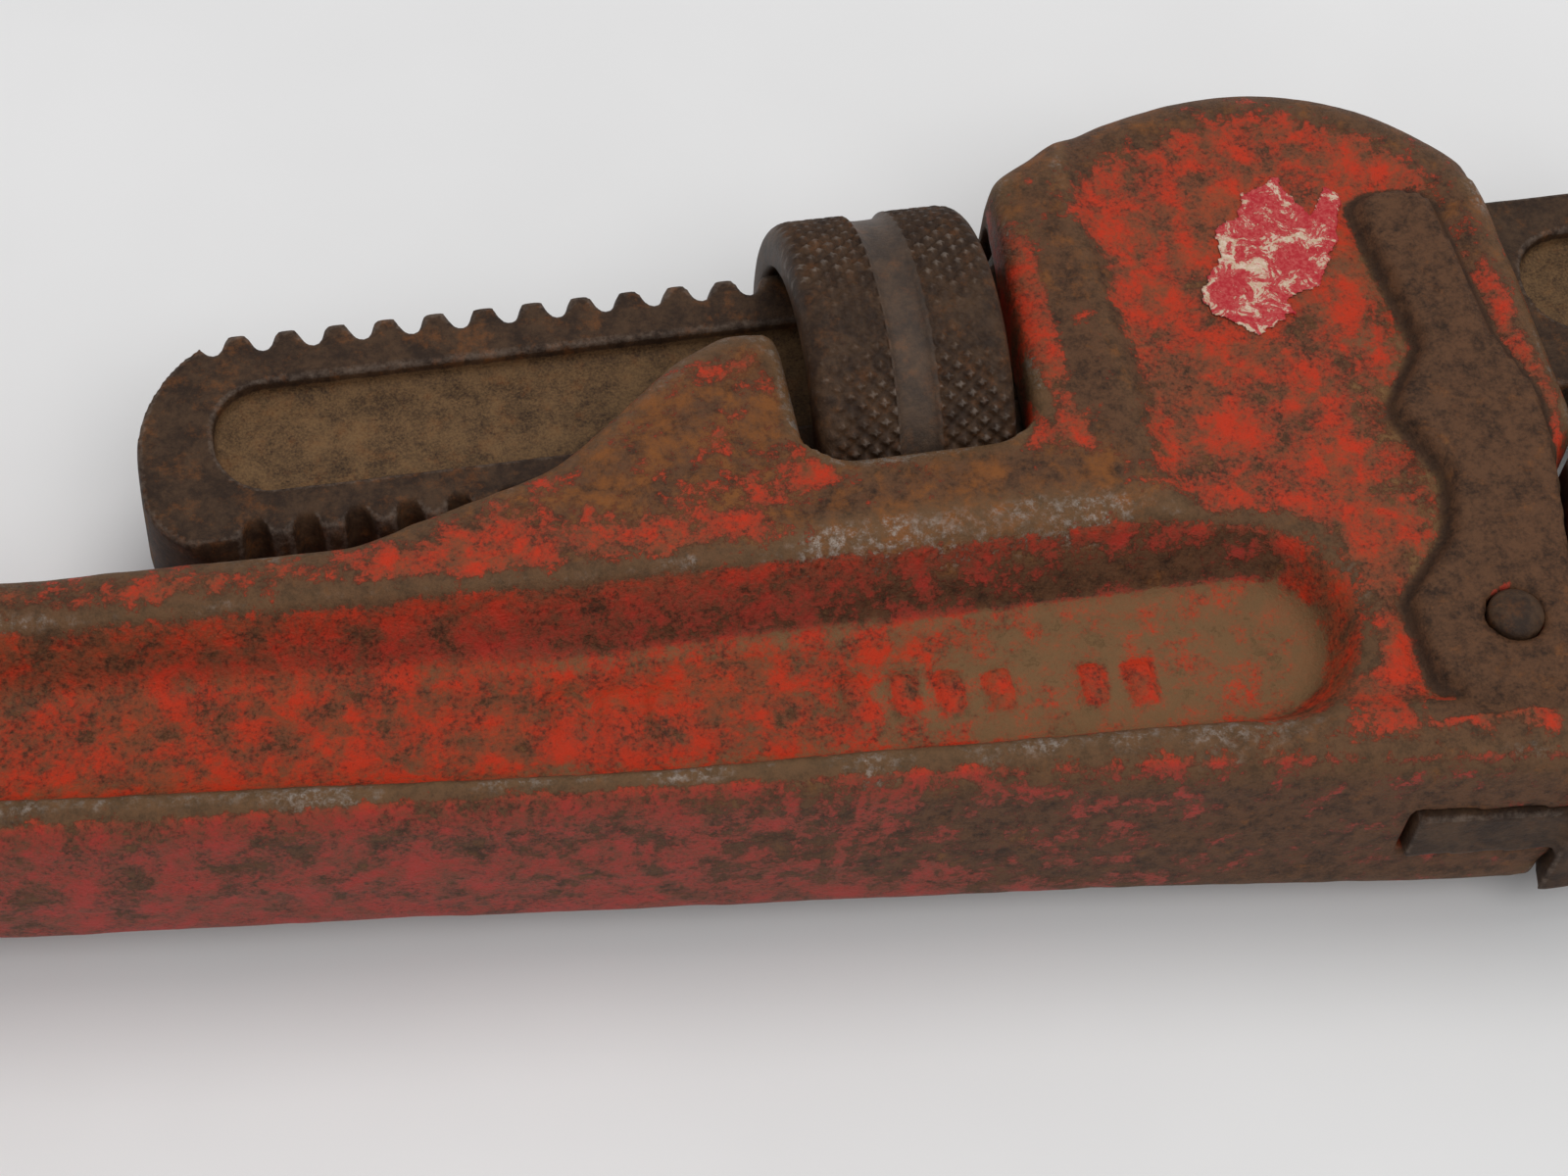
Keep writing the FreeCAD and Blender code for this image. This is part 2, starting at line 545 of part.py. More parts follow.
● ● ●
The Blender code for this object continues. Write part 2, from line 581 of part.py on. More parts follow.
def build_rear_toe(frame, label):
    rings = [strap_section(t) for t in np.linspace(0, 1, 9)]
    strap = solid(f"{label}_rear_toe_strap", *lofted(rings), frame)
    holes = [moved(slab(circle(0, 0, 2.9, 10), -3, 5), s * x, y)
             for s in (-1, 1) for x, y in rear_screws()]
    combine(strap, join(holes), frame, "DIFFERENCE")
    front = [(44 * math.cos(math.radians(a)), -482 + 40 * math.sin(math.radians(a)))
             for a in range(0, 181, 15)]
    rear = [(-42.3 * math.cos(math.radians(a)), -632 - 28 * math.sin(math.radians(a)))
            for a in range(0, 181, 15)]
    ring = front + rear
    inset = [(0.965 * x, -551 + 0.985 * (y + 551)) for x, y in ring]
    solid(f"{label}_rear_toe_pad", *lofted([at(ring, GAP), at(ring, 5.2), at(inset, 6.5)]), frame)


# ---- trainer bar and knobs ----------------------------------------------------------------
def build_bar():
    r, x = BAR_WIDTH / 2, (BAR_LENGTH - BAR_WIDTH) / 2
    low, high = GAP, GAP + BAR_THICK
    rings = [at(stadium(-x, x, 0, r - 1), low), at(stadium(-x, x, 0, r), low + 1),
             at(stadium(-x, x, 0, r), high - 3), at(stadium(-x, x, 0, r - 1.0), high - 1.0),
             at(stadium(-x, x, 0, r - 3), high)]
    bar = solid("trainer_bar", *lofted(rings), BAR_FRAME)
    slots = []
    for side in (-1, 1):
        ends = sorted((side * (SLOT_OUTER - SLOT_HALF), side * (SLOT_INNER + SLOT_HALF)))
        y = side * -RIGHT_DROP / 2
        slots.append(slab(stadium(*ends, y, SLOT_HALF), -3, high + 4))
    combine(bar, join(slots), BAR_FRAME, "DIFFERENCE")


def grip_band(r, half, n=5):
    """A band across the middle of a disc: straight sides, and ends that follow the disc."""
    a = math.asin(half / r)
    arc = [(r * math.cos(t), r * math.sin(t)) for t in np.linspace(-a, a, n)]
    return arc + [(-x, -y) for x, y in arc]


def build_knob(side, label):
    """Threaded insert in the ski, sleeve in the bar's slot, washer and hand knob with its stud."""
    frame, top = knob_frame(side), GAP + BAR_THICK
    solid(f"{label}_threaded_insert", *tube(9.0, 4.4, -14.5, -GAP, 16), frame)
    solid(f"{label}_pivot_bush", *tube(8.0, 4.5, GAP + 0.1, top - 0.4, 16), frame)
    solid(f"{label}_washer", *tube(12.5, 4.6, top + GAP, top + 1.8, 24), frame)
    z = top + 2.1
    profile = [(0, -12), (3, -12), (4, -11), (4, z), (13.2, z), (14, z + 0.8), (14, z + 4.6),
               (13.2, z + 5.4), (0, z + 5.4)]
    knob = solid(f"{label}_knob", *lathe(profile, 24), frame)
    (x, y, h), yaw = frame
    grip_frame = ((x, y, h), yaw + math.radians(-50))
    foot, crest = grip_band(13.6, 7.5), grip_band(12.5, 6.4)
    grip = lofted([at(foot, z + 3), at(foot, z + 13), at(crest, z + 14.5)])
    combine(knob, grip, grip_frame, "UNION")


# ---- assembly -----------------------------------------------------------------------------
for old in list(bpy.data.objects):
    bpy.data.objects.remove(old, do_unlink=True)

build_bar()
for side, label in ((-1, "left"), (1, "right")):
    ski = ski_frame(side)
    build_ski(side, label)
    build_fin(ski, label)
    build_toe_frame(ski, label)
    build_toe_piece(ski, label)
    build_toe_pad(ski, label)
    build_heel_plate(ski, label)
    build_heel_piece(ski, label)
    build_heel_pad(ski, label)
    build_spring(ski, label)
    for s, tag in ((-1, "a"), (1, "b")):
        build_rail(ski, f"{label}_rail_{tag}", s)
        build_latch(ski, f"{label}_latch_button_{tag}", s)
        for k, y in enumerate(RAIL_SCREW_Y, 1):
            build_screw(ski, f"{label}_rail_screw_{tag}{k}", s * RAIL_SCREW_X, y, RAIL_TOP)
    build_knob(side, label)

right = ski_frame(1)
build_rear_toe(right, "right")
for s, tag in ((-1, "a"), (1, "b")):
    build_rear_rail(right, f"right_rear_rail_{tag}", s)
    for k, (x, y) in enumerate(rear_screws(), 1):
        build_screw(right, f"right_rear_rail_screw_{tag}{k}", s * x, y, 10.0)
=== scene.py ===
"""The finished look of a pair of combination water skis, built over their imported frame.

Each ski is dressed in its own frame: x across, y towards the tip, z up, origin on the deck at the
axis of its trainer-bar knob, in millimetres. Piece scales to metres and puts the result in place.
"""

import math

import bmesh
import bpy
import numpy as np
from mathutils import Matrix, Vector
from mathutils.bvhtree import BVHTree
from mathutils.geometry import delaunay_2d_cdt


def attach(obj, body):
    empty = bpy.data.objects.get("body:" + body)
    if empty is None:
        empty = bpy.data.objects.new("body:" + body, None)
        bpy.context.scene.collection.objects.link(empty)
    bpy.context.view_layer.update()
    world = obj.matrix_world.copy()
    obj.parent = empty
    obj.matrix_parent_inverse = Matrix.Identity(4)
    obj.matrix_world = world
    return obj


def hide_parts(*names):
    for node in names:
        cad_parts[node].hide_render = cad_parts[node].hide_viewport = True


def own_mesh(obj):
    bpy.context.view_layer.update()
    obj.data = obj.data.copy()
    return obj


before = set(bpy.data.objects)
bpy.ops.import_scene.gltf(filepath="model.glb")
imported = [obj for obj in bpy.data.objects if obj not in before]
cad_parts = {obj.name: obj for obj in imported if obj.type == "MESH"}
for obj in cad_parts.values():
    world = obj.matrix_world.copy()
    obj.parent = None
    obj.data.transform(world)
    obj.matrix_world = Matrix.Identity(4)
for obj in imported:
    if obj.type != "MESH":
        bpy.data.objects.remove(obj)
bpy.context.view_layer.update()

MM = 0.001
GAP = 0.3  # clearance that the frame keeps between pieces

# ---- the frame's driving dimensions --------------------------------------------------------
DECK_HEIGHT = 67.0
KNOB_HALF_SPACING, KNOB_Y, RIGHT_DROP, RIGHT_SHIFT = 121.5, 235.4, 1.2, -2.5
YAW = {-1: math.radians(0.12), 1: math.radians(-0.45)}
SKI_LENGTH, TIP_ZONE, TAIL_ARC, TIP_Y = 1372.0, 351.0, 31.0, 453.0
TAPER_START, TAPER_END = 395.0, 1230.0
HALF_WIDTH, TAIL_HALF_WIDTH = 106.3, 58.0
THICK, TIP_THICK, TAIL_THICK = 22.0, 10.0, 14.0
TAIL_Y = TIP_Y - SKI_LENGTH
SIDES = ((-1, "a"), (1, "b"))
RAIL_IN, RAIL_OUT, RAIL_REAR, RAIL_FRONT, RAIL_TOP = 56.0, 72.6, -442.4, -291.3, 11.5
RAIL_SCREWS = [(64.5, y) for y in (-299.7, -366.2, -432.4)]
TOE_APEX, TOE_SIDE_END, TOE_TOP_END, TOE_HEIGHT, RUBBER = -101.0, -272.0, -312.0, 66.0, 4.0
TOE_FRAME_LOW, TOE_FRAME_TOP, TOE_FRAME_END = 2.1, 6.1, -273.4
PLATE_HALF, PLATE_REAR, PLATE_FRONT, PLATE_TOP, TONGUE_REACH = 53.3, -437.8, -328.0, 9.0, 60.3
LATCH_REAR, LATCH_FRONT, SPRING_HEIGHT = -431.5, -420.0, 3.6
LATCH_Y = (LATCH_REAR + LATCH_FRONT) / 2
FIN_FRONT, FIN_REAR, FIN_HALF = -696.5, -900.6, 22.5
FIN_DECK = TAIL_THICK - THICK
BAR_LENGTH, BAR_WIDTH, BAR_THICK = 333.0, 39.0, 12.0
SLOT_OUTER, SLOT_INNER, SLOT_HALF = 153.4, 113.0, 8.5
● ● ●
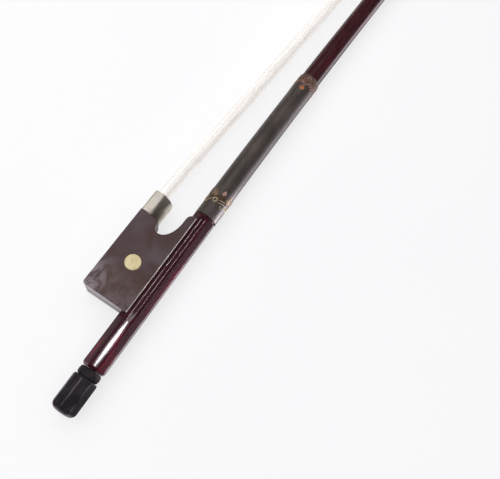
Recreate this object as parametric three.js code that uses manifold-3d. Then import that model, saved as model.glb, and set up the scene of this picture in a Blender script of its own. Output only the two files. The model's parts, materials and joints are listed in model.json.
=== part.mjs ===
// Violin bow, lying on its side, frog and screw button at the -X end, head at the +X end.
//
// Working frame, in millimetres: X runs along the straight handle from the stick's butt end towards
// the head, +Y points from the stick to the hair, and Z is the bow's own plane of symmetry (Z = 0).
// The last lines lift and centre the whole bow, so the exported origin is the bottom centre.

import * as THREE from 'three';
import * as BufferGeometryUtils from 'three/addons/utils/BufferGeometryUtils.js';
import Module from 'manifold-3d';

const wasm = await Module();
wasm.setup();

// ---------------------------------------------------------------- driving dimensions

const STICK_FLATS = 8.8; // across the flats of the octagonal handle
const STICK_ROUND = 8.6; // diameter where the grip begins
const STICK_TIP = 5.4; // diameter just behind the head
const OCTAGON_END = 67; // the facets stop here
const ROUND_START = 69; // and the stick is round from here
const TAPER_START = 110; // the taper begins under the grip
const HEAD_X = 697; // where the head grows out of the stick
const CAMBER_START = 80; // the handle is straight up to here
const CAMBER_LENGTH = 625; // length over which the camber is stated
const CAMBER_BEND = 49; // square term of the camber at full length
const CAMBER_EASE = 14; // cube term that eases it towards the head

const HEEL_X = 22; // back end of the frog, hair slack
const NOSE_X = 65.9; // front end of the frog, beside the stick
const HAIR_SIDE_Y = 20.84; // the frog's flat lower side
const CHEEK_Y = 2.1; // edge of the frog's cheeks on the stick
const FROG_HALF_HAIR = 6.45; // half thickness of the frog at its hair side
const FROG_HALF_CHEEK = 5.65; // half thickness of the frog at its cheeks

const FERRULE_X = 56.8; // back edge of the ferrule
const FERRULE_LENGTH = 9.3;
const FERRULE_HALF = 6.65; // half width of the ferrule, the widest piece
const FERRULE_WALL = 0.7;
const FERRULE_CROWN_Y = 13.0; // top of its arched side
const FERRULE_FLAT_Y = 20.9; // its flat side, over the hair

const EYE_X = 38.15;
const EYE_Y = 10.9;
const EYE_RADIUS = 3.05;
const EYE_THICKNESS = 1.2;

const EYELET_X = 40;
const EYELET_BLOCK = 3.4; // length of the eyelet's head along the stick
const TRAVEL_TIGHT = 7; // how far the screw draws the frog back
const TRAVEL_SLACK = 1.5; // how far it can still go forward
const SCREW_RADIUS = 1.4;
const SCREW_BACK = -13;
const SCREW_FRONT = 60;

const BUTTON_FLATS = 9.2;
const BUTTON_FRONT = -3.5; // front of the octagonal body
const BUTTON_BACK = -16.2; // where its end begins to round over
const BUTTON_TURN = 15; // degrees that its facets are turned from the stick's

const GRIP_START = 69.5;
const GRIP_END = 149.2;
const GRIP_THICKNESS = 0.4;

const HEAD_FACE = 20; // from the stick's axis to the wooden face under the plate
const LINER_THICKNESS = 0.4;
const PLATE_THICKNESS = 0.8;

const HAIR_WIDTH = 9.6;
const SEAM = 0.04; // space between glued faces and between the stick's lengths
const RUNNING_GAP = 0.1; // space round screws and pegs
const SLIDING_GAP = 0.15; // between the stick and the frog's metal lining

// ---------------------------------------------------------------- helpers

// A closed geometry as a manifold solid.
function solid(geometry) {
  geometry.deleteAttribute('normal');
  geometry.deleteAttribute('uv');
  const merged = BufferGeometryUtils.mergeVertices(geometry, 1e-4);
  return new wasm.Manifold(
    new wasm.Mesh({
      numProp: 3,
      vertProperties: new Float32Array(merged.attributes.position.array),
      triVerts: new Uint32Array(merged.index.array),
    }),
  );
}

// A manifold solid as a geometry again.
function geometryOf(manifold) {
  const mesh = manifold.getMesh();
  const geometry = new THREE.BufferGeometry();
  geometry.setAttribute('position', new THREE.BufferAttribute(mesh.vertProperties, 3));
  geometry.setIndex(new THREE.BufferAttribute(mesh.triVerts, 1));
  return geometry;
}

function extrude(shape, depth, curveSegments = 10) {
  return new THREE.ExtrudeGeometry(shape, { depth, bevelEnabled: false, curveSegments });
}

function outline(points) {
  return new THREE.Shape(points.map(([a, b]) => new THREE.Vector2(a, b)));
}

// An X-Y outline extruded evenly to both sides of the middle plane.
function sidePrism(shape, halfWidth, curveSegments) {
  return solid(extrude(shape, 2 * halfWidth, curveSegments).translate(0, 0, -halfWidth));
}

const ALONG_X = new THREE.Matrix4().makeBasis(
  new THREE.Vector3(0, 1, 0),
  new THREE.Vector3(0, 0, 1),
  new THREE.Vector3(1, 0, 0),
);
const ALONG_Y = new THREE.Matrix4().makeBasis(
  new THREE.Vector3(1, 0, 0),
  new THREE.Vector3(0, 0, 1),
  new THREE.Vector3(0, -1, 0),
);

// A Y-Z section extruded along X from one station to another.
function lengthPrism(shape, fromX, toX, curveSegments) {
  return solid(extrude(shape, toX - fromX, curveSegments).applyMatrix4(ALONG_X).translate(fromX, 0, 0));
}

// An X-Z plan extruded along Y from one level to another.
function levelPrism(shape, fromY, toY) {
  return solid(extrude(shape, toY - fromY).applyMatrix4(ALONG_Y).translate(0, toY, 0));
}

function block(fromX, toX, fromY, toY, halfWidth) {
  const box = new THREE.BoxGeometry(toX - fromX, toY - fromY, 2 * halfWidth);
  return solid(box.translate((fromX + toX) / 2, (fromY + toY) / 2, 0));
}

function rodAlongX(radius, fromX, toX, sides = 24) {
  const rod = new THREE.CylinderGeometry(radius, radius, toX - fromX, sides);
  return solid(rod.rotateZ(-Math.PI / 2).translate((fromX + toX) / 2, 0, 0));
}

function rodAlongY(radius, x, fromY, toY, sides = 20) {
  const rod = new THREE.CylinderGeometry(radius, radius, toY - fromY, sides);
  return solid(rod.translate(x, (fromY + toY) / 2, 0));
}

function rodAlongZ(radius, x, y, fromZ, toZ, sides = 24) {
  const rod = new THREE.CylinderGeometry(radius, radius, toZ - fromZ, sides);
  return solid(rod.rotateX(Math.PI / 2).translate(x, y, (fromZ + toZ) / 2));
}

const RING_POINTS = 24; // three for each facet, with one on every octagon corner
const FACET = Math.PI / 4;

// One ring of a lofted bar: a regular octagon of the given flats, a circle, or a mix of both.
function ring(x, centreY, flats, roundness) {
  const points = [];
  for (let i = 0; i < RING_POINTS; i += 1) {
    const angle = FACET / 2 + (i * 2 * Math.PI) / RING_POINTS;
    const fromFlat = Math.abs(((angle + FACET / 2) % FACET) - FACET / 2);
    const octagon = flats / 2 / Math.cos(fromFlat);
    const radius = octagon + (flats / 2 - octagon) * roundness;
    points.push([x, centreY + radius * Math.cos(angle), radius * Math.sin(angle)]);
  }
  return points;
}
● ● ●
§ OBJECTIVE:
Write down exactly the span of lines above from the one containing "right = ski_frame(1)" to the one containing "keeps between pieces", both ends included.

§ EXERCISE ANSWER:
right = ski_frame(1)
build_rear_toe(right, "right")
for s, tag in ((-1, "a"), (1, "b")):
    build_rear_rail(right, f"right_rear_rail_{tag}", s)
    for k, (x, y) in enumerate(rear_screws(), 1):
        build_screw(right, f"right_rear_rail_screw_{tag}{k}", s * x, y, 10.0)
=== scene.py ===
"""The finished look of a pair of combination water skis, built over their imported frame.

Each ski is dressed in its own frame: x across, y towards the tip, z up, origin on the deck at the
axis of its trainer-bar knob, in millimetres. Piece scales to metres and puts the result in place.
"""

import math

import bmesh
import bpy
import numpy as np
from mathutils import Matrix, Vector
from mathutils.bvhtree import BVHTree
from mathutils.geometry import delaunay_2d_cdt


def attach(obj, body):
    empty = bpy.data.objects.get("body:" + body)
    if empty is None:
        empty = bpy.data.objects.new("body:" + body, None)
        bpy.context.scene.collection.objects.link(empty)
    bpy.context.view_layer.update()
    world = obj.matrix_world.copy()
    obj.parent = empty
    obj.matrix_parent_inverse = Matrix.Identity(4)
    obj.matrix_world = world
    return obj


def hide_parts(*names):
    for node in names:
        cad_parts[node].hide_render = cad_parts[node].hide_viewport = True


def own_mesh(obj):
    bpy.context.view_layer.update()
    obj.data = obj.data.copy()
    return obj


before = set(bpy.data.objects)
bpy.ops.import_scene.gltf(filepath="model.glb")
imported = [obj for obj in bpy.data.objects if obj not in before]
cad_parts = {obj.name: obj for obj in imported if obj.type == "MESH"}
for obj in cad_parts.values():
    world = obj.matrix_world.copy()
    obj.parent = None
    obj.data.transform(world)
    obj.matrix_world = Matrix.Identity(4)
for obj in imported:
    if obj.type != "MESH":
        bpy.data.objects.remove(obj)
bpy.context.view_layer.update()

MM = 0.001
GAP = 0.3  # clearance that the frame keeps between pieces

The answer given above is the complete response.